Given information ::

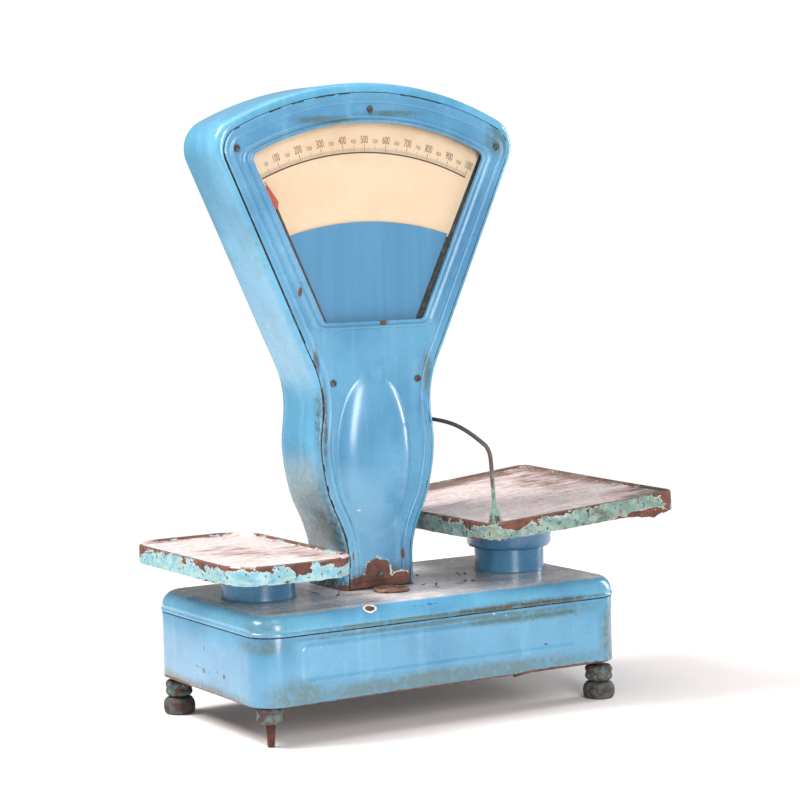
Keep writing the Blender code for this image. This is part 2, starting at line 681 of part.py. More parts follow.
def make_beam(frame):
    """The beam, level at mid travel: its knife edges all lie on the pivot's height."""
    beam = new_empty("beam_pivot", frame, (0, 0, BEAM_Z), (0, BEAM_REST, 0))
    low = 0.0082
    outer = [(-0.196, -0.047), (-0.020, -0.060), (0.020, -0.060), (0.196, -0.047),
             (0.196, 0.047), (0.020, 0.060), (-0.020, 0.060), (-0.196, 0.047)]
    holes = []
    for start, end in ((0.012, 0.188), (-0.040, -0.084), (-0.096, -0.188)):
        near = 0.0513 - 0.068 * abs(start)
        far = 0.0513 - 0.068 * abs(end)
        holes.append([(start, -near), (end, -far), (end, far), (start, near)])
    bm = bmesh.new()
    add_prism(bm, outer, low, low + 0.008, holes=holes)
    main_beam = new_object("main_beam", bm, "cast_iron", beam)
    for x in (-ARM, ARM):
        for y in (-0.0455, 0.0395):
            lug = bmesh.new()
            add_box(lug, (x - 0.006, y, -0.006), (x + 0.006, y + 0.006, low + 0.004))
            boolean(main_beam, lug, "UNION")

    bm = bmesh.new()
    add_prism(bm, [(0.0, 0.0), (0.0045, low - GAP), (-0.0045, low - GAP)], -0.074, 0.074, "Y")
    new_object("fulcrum_knife", bm, "steel", beam)
    for name, x in (("goods_knife", ARM), ("weights_knife", -ARM)):
        bm = bmesh.new()
        add_prism(bm, [(x, 0.0), (x + 0.0035, -0.0060), (x - 0.0035, -0.0060)], -0.0392, 0.0392, "Y")
        new_object(name, bm, "steel", beam)

    bm = bmesh.new()
    y = -0.022
    z = low + 0.004
    add_lathe(bm, [(0.0030, 0.0125), (0.0030, 0.1000)], 12, "X", (0, y, z))
    new_object("tare_rod", bm, "steel", beam)
    bm = bmesh.new()
    add_lathe(bm, [(0.0034, -0.010), (0.0130, -0.010), (0.0140, -0.009), (0.0140, 0.009),
                   (0.0130, 0.010), (0.0034, 0.010)], 20, "X", closed=True)
    new_object("tare_weight", bm, "brass", beam, (0.055, y, z))

    low = SHEET + GAP + PLATE + GAP
    legs = [(-0.0740, low), (0.0740, low), (0.0740, 0.0500), (0.0620, 0.0500), (0.0620, low + 0.005),
            (-0.0620, low + 0.005), (-0.0620, 0.0500), (-0.0740, 0.0500)]
    bm = bmesh.new()
    add_prism(bm, legs, -0.009, 0.009, "X")
    new_object("fulcrum_stand", bm, "cast_iron", frame)
    notch = [(-0.008, 0.0503), (0.008, 0.0503), (0.008, 0.0630), (0.0065, 0.0630),
             (0.0, BEAM_Z - GAP), (-0.0065, 0.0630), (-0.008, 0.0630)]
    for side, y in (("front", -0.0730), ("rear", 0.0630)):
        bm = bmesh.new()
        add_prism(bm, notch, y, y + 0.010, "Y")
        new_object(side + "_fulcrum_bearing", bm, "steel", frame)


def make_stays(frame):
    """The two check rods that keep the stems upright; each turns with the beam."""
    low = SHEET + GAP + PLATE + 0.005 + 2 * GAP
    bm = bmesh.new()
    outline = [(-0.009, low), (0.009, low), (0.009, STAY_Z + 0.002), (0.005, STAY_Z + 0.007),
               (-0.005, STAY_Z + 0.007), (-0.009, STAY_Z + 0.002)]
    add_prism(bm, outline, -0.0045, 0.0045, "Y")
    stand = new_object("stay_stand", bm, "cast_iron", frame)
    pin = bmesh.new()
    add_lathe(pin, [(0.0025, -0.0145), (0.0025, 0.0145)], 12, "Y", (0, 0, STAY_Z))
    boolean(stand, pin, "UNION")
    for name, direction, y in (("goods_stay", 1, 0.0055), ("weights_stay", -1, -0.0115)):
        ends = []
        for a in range(90, 271, 30):
            ends.append((0.0065 * math.cos(math.radians(a)), 0.0065 * math.sin(math.radians(a))))
        for a in range(-90, 91, 30):
            ends.append((ARM + 0.0065 * math.cos(math.radians(a)), 0.0065 * math.sin(math.radians(a))))
        outline = [(x * direction, z) for x, z in ends]
        holes = [circle(0.0029, 12), circle(0.0037, 12, (ARM * direction, 0.0))]
        bm = bmesh.new()
        add_prism(bm, outline, y, y + 0.006, "Y", holes)
        new_object(name, bm, "steel", frame, (0, 0, STAY_Z), (0, BEAM_REST, 0))


def make_damper(frame):
    x, y = DAMPER_PLACE
    bm = bmesh.new()
    section = [(0.0, 0.0), (0.0200, 0.0), (0.0200, 0.0300), (0.0184, 0.0300), (0.0184, 0.0020),
               (0.0, 0.0020)]
    profile = [(max(r, 0.0008), z) for r, z in section]
    add_lathe(bm, profile, 20)
    new_object("damper_cylinder", bm, "brass", frame, (x, y, 0.0071))
    bm = bmesh.new()
    add_lathe(bm, [(0.0165, 0.0060), (0.0165, 0.0085), (0.0022, 0.0090), (0.0022, 0.0552)], 16)
    new_object("damper_piston", bm, "steel", frame, (x, y, 0.0071))


def make_tape(frame):
    """The steel tape that hangs from the drum to the left arm, with its end block."""
    x = TOWER_X - TAPE_RADIUS
    arm_z = BEAM_Z + 0.0162 - x * math.sin(math.radians(BEAM_REST))
    bm = bmesh.new()
    top = PIVOT_Z - 0.0005
    half = 0.0003
    low = arm_z + 0.0020
    outline = [(-half, low + 0.008), (-half, top), (half, top), (half, low + 0.008), (0.004, low + 0.006),
               (0.004, low), (-0.004, low), (-0.004, low + 0.006)]
    add_prism(bm, outline, -0.0025, 0.0025, "Y")
    new_object("pull_tape", bm, "steel", frame, (x, TOWER_Y, 0))


# The pans and what carries them ----------------------------------------------------

def add_tray(bm, size, corner):
    """A pan with a turned-down flange, a rolled rim and a floor PAN_RECESS below the rim."""
    t = PAN_SHEET
    sections = [(-0.0100, -PAN_RECESS), (-0.0070, -PAN_RECESS), (-0.0040, -0.0010), (-0.0025, 0.0),
                (-0.0008, -0.0006), (0.0, -0.0030), (0.0, -PAN_FLANGE), (-t, -PAN_FLANGE),
                (-t, -0.0040), (-0.0035, -0.0025), (-0.0062, -PAN_RECESS - t), (-0.0100, -PAN_RECESS - t)]
    rings = []
    for offset, z in sections:
        rings.append([(x, y, z) for x, y in rounded_rect(*size, corner, offset, 4)])
    add_loft(bm, rings)


def cross_outline(reach_x, reach_y, half_width, offset=(0.0, 0.0)):
    hub = half_width * 2.2
    quarter = [(reach_x, -half_width), (reach_x, half_width), (hub, half_width), (hub, hub),
               (half_width, hub), (half_width, reach_y), (-half_width, reach_y), (-half_width, hub),
               (-hub, hub), (-hub, half_width), (-reach_x, half_width), (-reach_x, -half_width),
               (-hub, -half_width), (-hub, -hub), (-half_width, -hub), (-half_width, -reach_y),
               (half_width, -reach_y), (half_width, -hub), (hub, -hub), (hub, -half_width)]
    return [(x + offset[0], y + offset[1]) for x, y in quarter]


def make_stem(frame, name, x, rest_z, top, skirt_top):
    """A pan's carrier: stem and dust skirt above, then a stirrup that rests on the load knife,
    and a foot with a pin for the check rod."""
    knife_z = BEAM_Z + rest_z
    pin_z = STAY_Z + rest_z
    roof = knife_z + GAP
    outer = [(-0.0130, pin_z + 0.0140), (0.0130, pin_z + 0.0140), (0.0130, roof + 0.0080),
             (-0.0130, roof + 0.0080)]
    window = [(-0.0080, pin_z + 0.0200), (0.0080, pin_z + 0.0200), (0.0080, roof), (-0.0080, roof)]
    bm = bmesh.new()
    add_prism(bm, outer, -0.0060, 0.0060, "Y", [window])
    stem = new_object(name + "_stem", bm, "collar_paint", frame, (x, 0, 0))
    shaft = bmesh.new()
    add_lathe(shaft, [(0.0080, roof + 0.0040), (0.0080, top)], 16)
    boolean(stem, shaft, "UNION")
    foot = bmesh.new()
    add_box(foot, (-0.0050, -0.0051, pin_z - 0.0060), (0.0050, 0.0051, pin_z + 0.0180))
    boolean(stem, foot, "UNION")
    pin = bmesh.new()
    sign = 1 if x > 0 else -1
    ends = sorted((0.0, sign * 0.0130))
    add_lathe(pin, [(0.0025, ends[0]), (0.0025, ends[1])], 10, "Y", (0, 0, pin_z))
    boolean(stem, pin, "UNION")
    low = COLLAR_TOP_Z + 0.0006
    section = [(0.0470, low), (0.0490, low + 0.0008), (0.0505, low + 0.0040),
               (0.0505, skirt_top - 0.003), (0.0480, skirt_top), (0.0060, skirt_top),
               (0.0060, skirt_top - 0.0018), (0.0470, skirt_top - 0.0018),
               (0.0488, skirt_top - 0.0040), (0.0488, low + 0.0045)]
    skirt = bmesh.new()
    add_lathe(skirt, section, 28, closed=True)
    boolean(stem, skirt, "UNION")


def make_goods_side(frame):
    rest_z = -ARM * math.sin(math.radians(BEAM_REST))
    make_stem(frame, "goods", ARM, rest_z, 0.1755, 0.1650)
    seat = new_empty("goods_pan_seat", frame, (GOODS_X, 0, GOODS_RIM_Z), (0, -GOODS_TILT, 0))
    bm = bmesh.new()
    top = -PAN_RECESS - PAN_SHEET - GAP
    add_prism(bm, cross_outline(0.118, 0.140, 0.009), top - 0.004, top)
    new_object("goods_support", bm, "rust", seat)
    bm = bmesh.new()
    add_tray(bm, GOODS_SIZE, 0.016)
    new_object("goods_pan", bm, "pan_enamel", seat)

    guard_x = -0.1068
    half_span = 0.1307
    floor = -PAN_RECESS + GAP
    foot = floor + 0.0100
    half_path = [(half_span, foot), (half_span, 0.040), (half_span, 0.066), (0.1295, 0.0735),
                 (0.1255, 0.0800), (0.118, 0.0850), (0.085, 0.0972), (0.050, 0.1045)]
    path = [(guard_x, -y, z) for y, z in half_path] + [(guard_x, 0, 0.1068)]
    path += [(guard_x, y, z) for y, z in reversed(half_path)]
    bm = bmesh.new()
    add_tube(bm, path, 0.0024, 8)
    guard = new_object("goods_guard", bm, "rust", seat)
    profile = [(0.0080, floor), (0.0082, floor + 0.0018), (0.0072, floor + 0.0030),
               (0.0066, floor + 0.0080), (0.0040, floor + 0.0140), (0.0034, floor + 0.0150)]
    for y in (-half_span, half_span):
        sleeve = bmesh.new()
        add_lathe(sleeve, profile, 14, centre=(guard_x, y, 0))
        boolean(guard, sleeve, "UNION")


def make_weights_side(frame):
    rest_z = ARM * math.sin(math.radians(BEAM_REST))
    floor = WEIGHTS_RIM_Z - PAN_RECESS - PAN_SHEET - GAP
    make_stem(frame, "weights", -ARM, rest_z, floor - 0.0043, floor - 0.0048)
    bm = bmesh.new()
    shift = (WEIGHTS_CENTRE[0] + ARM, WEIGHTS_CENTRE[1])
    add_prism(bm, cross_outline(0.062, 0.122, 0.008, shift), floor - 0.004, floor)
    new_object("weights_support", bm, "rust", frame, (-ARM, 0, 0))
    bm = bmesh.new()
    add_tray(bm, WEIGHTS_SIZE, 0.045)
    new_object("weights_pan", bm, "pan_enamel", frame, (*WEIGHTS_CENTRE, WEIGHTS_RIM_Z))


def main():
    for obj in list(bpy.data.objects):
        bpy.data.objects.remove(obj, do_unlink=True)
    for name, (colour, metallic, roughness) in FINISHES.items():
        material(name, colour, metallic, roughness)
    frame = new_empty("scale_frame", None, (BASE_X, 0, FOOT_HEIGHT))
    make_base(frame)
    make_feet(frame)
    make_lock_lever(frame)
    make_tower(frame)
    make_beam(frame)
    make_stays(frame)
    make_damper(frame)
    make_tape(frame)
    make_goods_side(frame)
    make_weights_side(frame)


main()
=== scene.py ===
"""The looks of the counter dial scale: worn enamel, rust, dial markings and the fine surface."""
import json
import math

import bmesh
import bpy
from mathutils import Matrix, Vector, noise


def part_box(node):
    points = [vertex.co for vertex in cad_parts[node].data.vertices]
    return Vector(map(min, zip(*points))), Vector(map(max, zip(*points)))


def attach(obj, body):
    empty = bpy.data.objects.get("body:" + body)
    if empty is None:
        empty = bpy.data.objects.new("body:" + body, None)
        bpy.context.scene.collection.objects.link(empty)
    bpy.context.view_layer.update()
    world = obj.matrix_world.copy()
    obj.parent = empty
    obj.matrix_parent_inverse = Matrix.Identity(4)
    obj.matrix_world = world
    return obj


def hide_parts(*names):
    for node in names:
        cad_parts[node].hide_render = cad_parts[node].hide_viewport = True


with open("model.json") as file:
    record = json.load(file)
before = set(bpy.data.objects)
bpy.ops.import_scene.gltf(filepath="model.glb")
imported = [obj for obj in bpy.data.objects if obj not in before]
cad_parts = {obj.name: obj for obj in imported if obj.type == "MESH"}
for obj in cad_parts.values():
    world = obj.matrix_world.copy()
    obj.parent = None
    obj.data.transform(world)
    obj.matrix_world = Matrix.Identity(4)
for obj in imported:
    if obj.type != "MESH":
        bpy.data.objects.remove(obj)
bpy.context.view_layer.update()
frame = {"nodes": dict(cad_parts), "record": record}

# Driving dimensions, in metres, in the base's own frame unless a line says otherwise ----

HOUSING_LOW, HOUSING_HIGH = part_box("base_housing")
BASE_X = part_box("base_plate")[0].x / 2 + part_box("base_plate")[1].x / 2
FOOT = HOUSING_LOW.z
BASE_LENGTH = HOUSING_HIGH.x - HOUSING_LOW.x
BASE_DEPTH = 0.2656
BASE_CORNER = 0.032
SEAM_Z = 0.0767
LID_Z = 0.100
LID_ROUND = 0.018
SHEET = 0.0025
GAP = 0.0003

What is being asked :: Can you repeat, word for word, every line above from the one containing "make_base(frame)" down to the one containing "obj.parent = empty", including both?

Answer below ::
    make_base(frame)
    make_feet(frame)
    make_lock_lever(frame)
    make_tower(frame)
    make_beam(frame)
    make_stays(frame)
    make_damper(frame)
    make_tape(frame)
    make_goods_side(frame)
    make_weights_side(frame)


main()
=== scene.py ===
"""The looks of the counter dial scale: worn enamel, rust, dial markings and the fine surface."""
import json
import math

import bmesh
import bpy
from mathutils import Matrix, Vector, noise


def part_box(node):
    points = [vertex.co for vertex in cad_parts[node].data.vertices]
    return Vector(map(min, zip(*points))), Vector(map(max, zip(*points)))


def attach(obj, body):
    empty = bpy.data.objects.get("body:" + body)
    if empty is None:
        empty = bpy.data.objects.new("body:" + body, None)
        bpy.context.scene.collection.objects.link(empty)
    bpy.context.view_layer.update()
    world = obj.matrix_world.copy()
    obj.parent = empty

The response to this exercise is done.